Exercise goal: All of the records below need to be copied exactly.

>>>>>

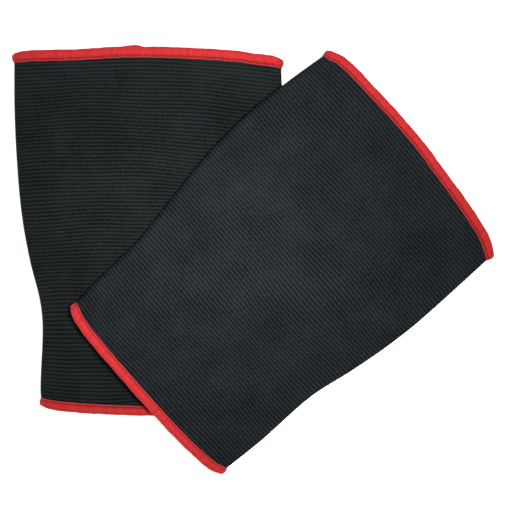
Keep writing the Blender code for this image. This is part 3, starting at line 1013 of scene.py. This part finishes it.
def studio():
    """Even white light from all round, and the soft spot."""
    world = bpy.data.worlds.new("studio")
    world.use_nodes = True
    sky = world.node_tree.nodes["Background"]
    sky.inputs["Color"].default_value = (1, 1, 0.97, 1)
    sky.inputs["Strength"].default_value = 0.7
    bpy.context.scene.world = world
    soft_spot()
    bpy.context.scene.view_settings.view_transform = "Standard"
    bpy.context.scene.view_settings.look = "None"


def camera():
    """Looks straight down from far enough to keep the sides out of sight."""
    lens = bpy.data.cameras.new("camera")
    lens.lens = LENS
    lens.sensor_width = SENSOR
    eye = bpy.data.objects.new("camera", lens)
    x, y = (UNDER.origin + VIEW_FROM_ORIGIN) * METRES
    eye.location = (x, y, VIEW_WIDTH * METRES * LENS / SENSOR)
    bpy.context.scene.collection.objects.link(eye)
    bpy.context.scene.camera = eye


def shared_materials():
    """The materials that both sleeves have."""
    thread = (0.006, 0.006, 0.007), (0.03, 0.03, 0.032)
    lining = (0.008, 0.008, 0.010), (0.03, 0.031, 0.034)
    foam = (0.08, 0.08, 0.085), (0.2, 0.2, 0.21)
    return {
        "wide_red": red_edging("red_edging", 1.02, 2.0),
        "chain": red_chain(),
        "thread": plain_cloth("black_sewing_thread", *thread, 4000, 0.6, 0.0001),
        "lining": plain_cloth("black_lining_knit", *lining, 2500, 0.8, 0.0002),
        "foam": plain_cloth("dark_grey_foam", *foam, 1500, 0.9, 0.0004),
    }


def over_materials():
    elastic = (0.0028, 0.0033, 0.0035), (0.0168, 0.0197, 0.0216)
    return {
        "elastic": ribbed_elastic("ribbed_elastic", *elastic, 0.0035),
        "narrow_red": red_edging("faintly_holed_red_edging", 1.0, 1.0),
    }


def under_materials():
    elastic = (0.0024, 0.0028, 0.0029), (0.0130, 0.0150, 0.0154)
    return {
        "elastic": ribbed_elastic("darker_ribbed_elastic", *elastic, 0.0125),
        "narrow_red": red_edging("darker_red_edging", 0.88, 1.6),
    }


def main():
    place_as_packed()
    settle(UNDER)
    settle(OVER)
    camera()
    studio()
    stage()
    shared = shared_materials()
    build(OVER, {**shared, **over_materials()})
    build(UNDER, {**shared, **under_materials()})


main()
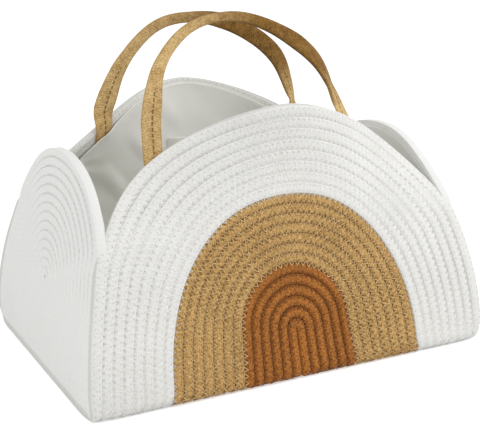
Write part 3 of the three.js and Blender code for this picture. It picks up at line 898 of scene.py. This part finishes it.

<<<<<

Answer to the exercise:
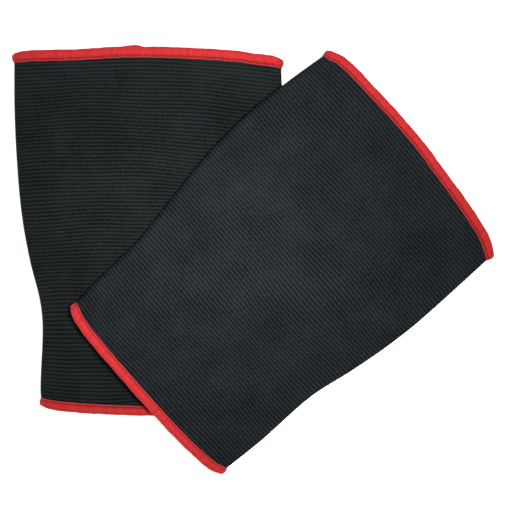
Keep writing the Blender code for this image. This is part 3, starting at line 1013 of scene.py. This part finishes it.
def studio():
    """Even white light from all round, and the soft spot."""
    world = bpy.data.worlds.new("studio")
    world.use_nodes = True
    sky = world.node_tree.nodes["Background"]
    sky.inputs["Color"].default_value = (1, 1, 0.97, 1)
    sky.inputs["Strength"].default_value = 0.7
    bpy.context.scene.world = world
    soft_spot()
    bpy.context.scene.view_settings.view_transform = "Standard"
    bpy.context.scene.view_settings.look = "None"


def camera():
    """Looks straight down from far enough to keep the sides out of sight."""
    lens = bpy.data.cameras.new("camera")
    lens.lens = LENS
    lens.sensor_width = SENSOR
    eye = bpy.data.objects.new("camera", lens)
    x, y = (UNDER.origin + VIEW_FROM_ORIGIN) * METRES
    eye.location = (x, y, VIEW_WIDTH * METRES * LENS / SENSOR)
    bpy.context.scene.collection.objects.link(eye)
    bpy.context.scene.camera = eye


def shared_materials():
    """The materials that both sleeves have."""
    thread = (0.006, 0.006, 0.007), (0.03, 0.03, 0.032)
    lining = (0.008, 0.008, 0.010), (0.03, 0.031, 0.034)
    foam = (0.08, 0.08, 0.085), (0.2, 0.2, 0.21)
    return {
        "wide_red": red_edging("red_edging", 1.02, 2.0),
        "chain": red_chain(),
        "thread": plain_cloth("black_sewing_thread", *thread, 4000, 0.6, 0.0001),
        "lining": plain_cloth("black_lining_knit", *lining, 2500, 0.8, 0.0002),
        "foam": plain_cloth("dark_grey_foam", *foam, 1500, 0.9, 0.0004),
    }


def over_materials():
    elastic = (0.0028, 0.0033, 0.0035), (0.0168, 0.0197, 0.0216)
    return {
        "elastic": ribbed_elastic("ribbed_elastic", *elastic, 0.0035),
        "narrow_red": red_edging("faintly_holed_red_edging", 1.0, 1.0),
    }


def under_materials():
    elastic = (0.0024, 0.0028, 0.0029), (0.0130, 0.0150, 0.0154)
    return {
        "elastic": ribbed_elastic("darker_ribbed_elastic", *elastic, 0.0125),
        "narrow_red": red_edging("darker_red_edging", 0.88, 1.6),
    }


def main():
    place_as_packed()
    settle(UNDER)
    settle(OVER)
    camera()
    studio()
    stage()
    shared = shared_materials()
    build(OVER, {**shared, **over_materials()})
    build(UNDER, {**shared, **under_materials()})


main()
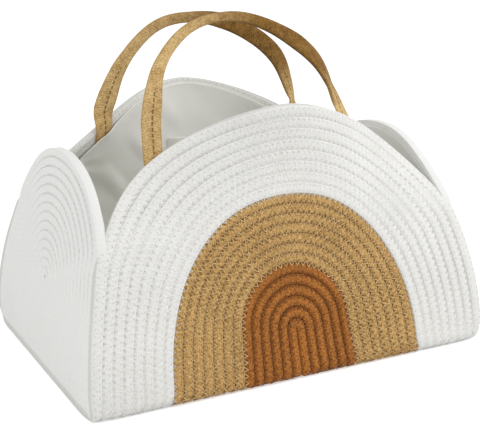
Write part 3 of the three.js and Blender code for this picture. It picks up at line 898 of scene.py. This part finishes it.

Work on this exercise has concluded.